Secondly, if I had walked into that gudang with a closed mind, I would have not liked Sesuap Kaseh as I expect it to be another drag, right? Believe me, Mr X, it is my job as a theatre critic to walk into the theatre expecting the least, with a clear mind. It is up to the play to bring me up and excites me. If they don’t, I will know instantly that something is wrong. That is exactly what happened with your play, Mr X, because you had me until Izrail’s entrance, and lost me the moment he sat down.
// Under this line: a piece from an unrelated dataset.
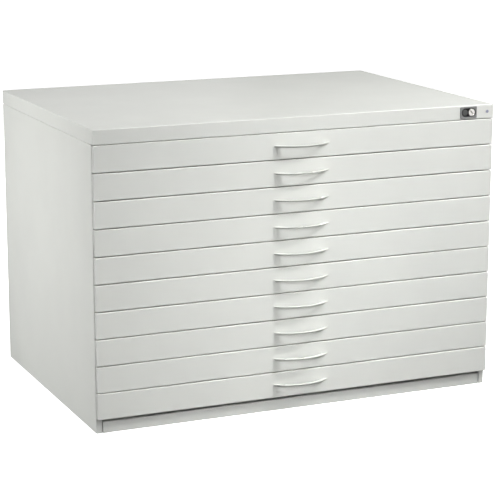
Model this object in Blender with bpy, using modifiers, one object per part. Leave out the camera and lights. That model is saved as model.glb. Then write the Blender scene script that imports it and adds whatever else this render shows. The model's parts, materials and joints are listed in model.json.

Thirdly, I’m not quite sure what you meant by anti-realism, because that is a philosophical term. I believe you are referring to either 1) the abstract setting of the play, or 2) the postmodernist elements you tried to include in the play. There aren’t enough postmodernism in your play for me to actually consider it postmodernist, though. Also, yes, you are quite right that I like realism, in the sense that I like genuine interactions and choices that leave impacts on me. After watching your play, however, I felt nothing. If you are trying to make an abstract or postmodernist play, it is completely alright for your choices to be unreal, out of the norm, or weird – as long as they leave an impact. Many of the choices in Erti Mati – be it direction, visual, or acting – was empty and meaningless.
Lastly, I am surprised that you are asking me to receive art openly and freely, when here you are criticising me for not liking your play, and at the same time looking down at me for liking Sesuap Kaseh. If the simple direction and newbie actors of Sesuap Kaseh done better for me than you did, well, you just have to try harder.